Anlässlich des 60-jährigen Bestehens der Academy of St Martin in the Fields erscheint nun bei Decca eine hochwertige, 60 CDs umfassende Edition, deren Produzenten vor der schwierigen Aufgabe standen, aus der riesigen Diskografie der Academy bei Decca bzw.
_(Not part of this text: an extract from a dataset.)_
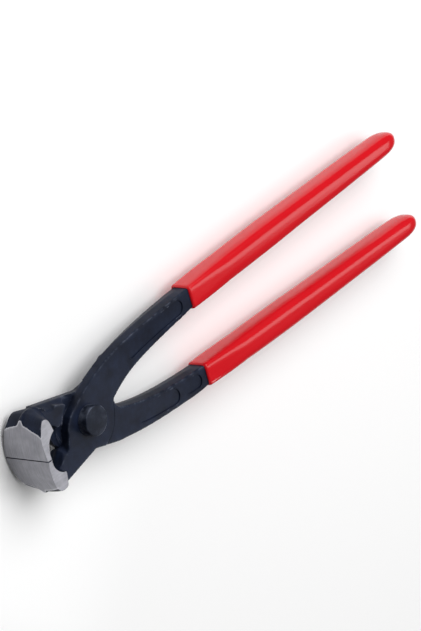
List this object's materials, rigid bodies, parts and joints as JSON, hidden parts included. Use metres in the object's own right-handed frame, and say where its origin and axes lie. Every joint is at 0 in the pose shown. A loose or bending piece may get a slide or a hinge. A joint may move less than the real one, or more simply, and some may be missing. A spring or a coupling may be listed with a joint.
{
  "type": "tile nippers",
  "caption": "End-cutting nippers: crossed forged levers on a riveted lap joint, wide ground jaws and long handles with dipped grips.",
  "frame": {"origin": "middle of the bounding box in X and Y, on the plane of the underside with the tool lying on its side", "axes": "+X from the cutting edges towards the handle ends, +Y in the opening direction towards the front lever's handle, +Z along the pivot axis towards the rivet's tall head"},
  "size_m": [0.249, 0.0472, 0.023],
  "materials": {
    "lever": "drop-forged tool steel, blue-black phosphated, with the cutting heads ground bright",
    "rivet": "turned steel rivet, blue-black phosphated",
    "grip": "glossy red soft vinyl, dipped over the steel arms"
  },
  "bodies": {
    "back_half": {"back_lever": "lever", "back_grip": "grip", "pivot_rivet": "rivet"},
    "front_half": {"front_lever": "lever", "front_grip": "grip"}
  },
  "joints": [
    {"name": "jaw_opening", "type": "hinge", "parent": "back_half", "child": "front_half", "pos_m": [-0.0915, 0, 0.0115], "axis": [0, 0, 1], "range_deg": [0, 35]}
  ]
}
Philips eine Auswahl zu treffen, in der sich sowohl ihre beeindruckende Repertoirebreite als auch die prägenden Interpreten widerspiegeln, die der Academy verbunden sind: von Gründer Neville Mariner zur Konzertmeisterin Iona Brown, von Joshua Bell bis Murray Perahia und Julia Fischer.
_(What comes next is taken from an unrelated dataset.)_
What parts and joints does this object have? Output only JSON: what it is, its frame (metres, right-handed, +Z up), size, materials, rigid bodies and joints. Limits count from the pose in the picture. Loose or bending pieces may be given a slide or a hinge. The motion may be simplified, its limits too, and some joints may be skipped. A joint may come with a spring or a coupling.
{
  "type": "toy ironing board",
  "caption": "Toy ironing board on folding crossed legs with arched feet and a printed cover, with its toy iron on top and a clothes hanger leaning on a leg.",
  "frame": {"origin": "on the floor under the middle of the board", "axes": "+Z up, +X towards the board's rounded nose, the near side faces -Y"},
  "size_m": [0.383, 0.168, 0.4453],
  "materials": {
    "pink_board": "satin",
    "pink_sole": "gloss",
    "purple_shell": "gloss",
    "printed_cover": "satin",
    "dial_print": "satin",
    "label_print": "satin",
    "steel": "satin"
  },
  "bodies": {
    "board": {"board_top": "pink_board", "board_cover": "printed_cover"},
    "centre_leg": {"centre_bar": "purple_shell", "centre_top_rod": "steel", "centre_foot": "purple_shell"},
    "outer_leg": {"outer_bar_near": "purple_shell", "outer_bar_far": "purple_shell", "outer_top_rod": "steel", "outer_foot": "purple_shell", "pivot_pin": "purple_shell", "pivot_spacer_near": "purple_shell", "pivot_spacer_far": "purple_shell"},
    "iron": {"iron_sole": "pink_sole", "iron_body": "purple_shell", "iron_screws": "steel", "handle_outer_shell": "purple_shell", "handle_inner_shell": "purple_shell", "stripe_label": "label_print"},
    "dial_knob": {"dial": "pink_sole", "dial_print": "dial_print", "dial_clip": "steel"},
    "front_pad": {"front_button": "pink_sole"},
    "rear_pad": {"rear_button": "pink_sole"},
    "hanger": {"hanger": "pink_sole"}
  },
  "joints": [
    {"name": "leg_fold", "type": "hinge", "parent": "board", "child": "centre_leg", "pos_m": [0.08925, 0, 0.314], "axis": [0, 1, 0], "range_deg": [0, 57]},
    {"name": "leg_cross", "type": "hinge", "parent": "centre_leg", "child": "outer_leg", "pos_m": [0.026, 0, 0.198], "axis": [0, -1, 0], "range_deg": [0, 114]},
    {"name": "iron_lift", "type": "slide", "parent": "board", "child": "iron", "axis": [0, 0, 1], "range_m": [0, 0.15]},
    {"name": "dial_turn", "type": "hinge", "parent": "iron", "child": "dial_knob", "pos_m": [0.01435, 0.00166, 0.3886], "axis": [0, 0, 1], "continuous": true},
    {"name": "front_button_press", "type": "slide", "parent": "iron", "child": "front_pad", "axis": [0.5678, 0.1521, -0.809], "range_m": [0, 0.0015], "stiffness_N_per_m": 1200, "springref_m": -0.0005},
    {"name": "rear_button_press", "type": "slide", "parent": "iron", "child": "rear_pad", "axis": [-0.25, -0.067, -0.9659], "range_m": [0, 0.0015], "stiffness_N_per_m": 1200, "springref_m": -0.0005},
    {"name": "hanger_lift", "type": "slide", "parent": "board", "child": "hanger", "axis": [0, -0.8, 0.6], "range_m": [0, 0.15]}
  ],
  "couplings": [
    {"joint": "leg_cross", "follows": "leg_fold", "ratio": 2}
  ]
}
1969 erhielt das Orchester seine erste “Goldene” für die Aufnahme von Vivaldis “Four Seasons” – neben der “vergoldeten” enthält diese Box auch eine 10 Jahre später entstandene Aufnahme, diesmal geleitet von der Konzertmeisterin und Solistin Iona Brown. Aufs Feinste zu erleben ist die Praxis des kammermusikalischen Musizierens auch bei den Aufnahmen der Violinkonzerte Johann Sebastian Bachs – Julia Fischer spielte nicht nur die Solovioline, sondern leitete die Aufnahme auch vom Pult aus. 

Nicht nur Barock

Vor allem durch den großen Erfolg der frühen Jahre verband man den Namen der “Academy” meist mit barocker Musik. Marriner jedoch hatte den musikalischen Horizont seines Orchesters im Laufe der Jahre erweitert. Auf Vivaldi, Händel, Bach, Telemann und Gluck folgten Haydn, Mozart Beethoven. Vom Barock in die Klassik, über die Romantik – bei der 1990 entstandenen Aufnahme der beiden Klarinettenkonzerte und des Concertinos für Klarinette von Carl Maria von Weber spielte Marriners Sohn Andrew das Soloinstrument – bis in die Moderne.
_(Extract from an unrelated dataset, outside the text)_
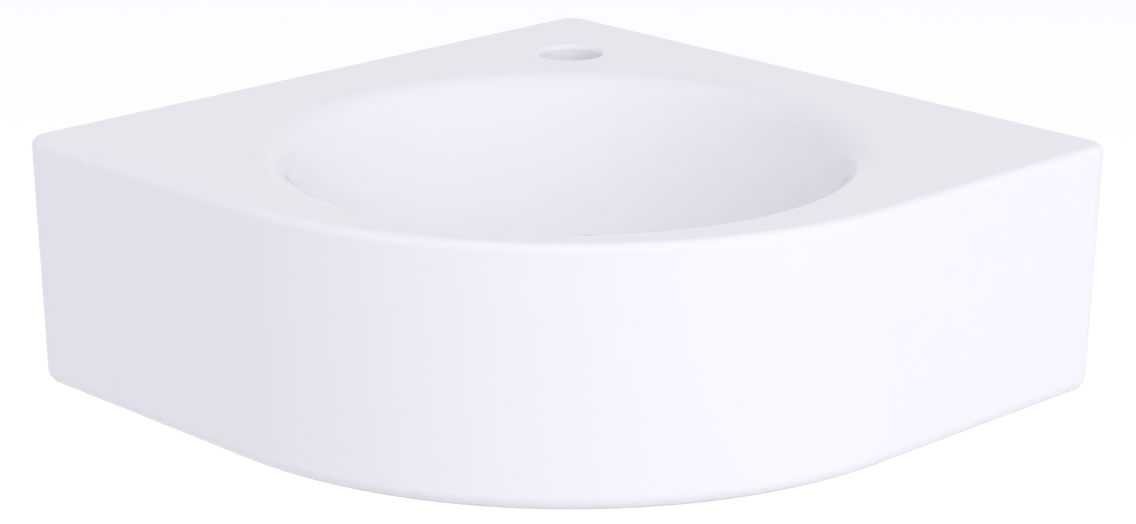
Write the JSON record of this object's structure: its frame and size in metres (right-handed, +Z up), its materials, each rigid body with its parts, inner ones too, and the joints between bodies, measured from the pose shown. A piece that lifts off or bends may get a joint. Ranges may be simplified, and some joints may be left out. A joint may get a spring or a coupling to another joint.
{
  "type": "corner basin",
  "caption": "Wall-hung corner hand basin: square back, one large front round, round bowl, tap hole, press-press waste and wall fixings.",
  "frame": {"origin": "corner of the room at deck height, where the two wall faces and the deck's plane meet", "axes": "+Z up out of the deck, the round front points along -Y, the walls run from the origin along (+X, -Y) and (-X, -Y)"},
  "size_m": [0.556, 0.4656, 0.176],
  "materials": {
    "china": "high-gloss white glaze",
    "chrome": "polished chrome plate",
    "brass": "turned, unplated",
    "rubber": "matte black moulded rubber",
    "nylon": "natural white nylon",
    "steel": "drawn stainless wire",
    "zinc_steel": "bright zinc plate"
  },
  "bodies": {
    "basin": {"basin_body": "china", "waste_body": "chrome", "flange_seal": "rubber", "tail_seal": "rubber", "slip_washer": "nylon", "backnut": "brass", "cartridge_housing": "brass", "cartridge_base": "nylon", "cartridge_spring": "steel", "latch_pin": "steel", "hanger_studs": "zinc_steel", "stud_sleeves": "nylon", "stud_washers": "zinc_steel", "stud_nuts": "zinc_steel", "nut_caps": "nylon"},
    "plug": {"waste_cap": "chrome", "cap_seal": "rubber", "cap_spindle": "brass", "cartridge_plunger": "brass"}
  },
  "joints": [
    {"name": "cap_press", "type": "slide", "parent": "basin", "child": "plug", "axis": [0, 0, 1], "range_m": [-0.008, 0], "stiffness_N_per_m": 700, "springref_m": 0.006, "deforming": ["cartridge_spring"]}
  ]
}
Etliche Aufnahmen in dieser Box erscheinen zum ersten Mal auf CD, wie etwa das eher selten gespielte Concertino für Trompete, Streicher und Basso continuo Es-Dur von Johann Georg Albrechtsberger oder Gustav Mahlers “Lieder eines fahrenden Gesellen” mit dem Tenor Robert Tear. Überraschend auch Malcolm Williamsons Kinderoper “The Happy Prince”. Williamson hatte sie 1964 auf der Grundlage von Oscar Wildes Kurzgeschichte in nur sechs Wochen komponiert.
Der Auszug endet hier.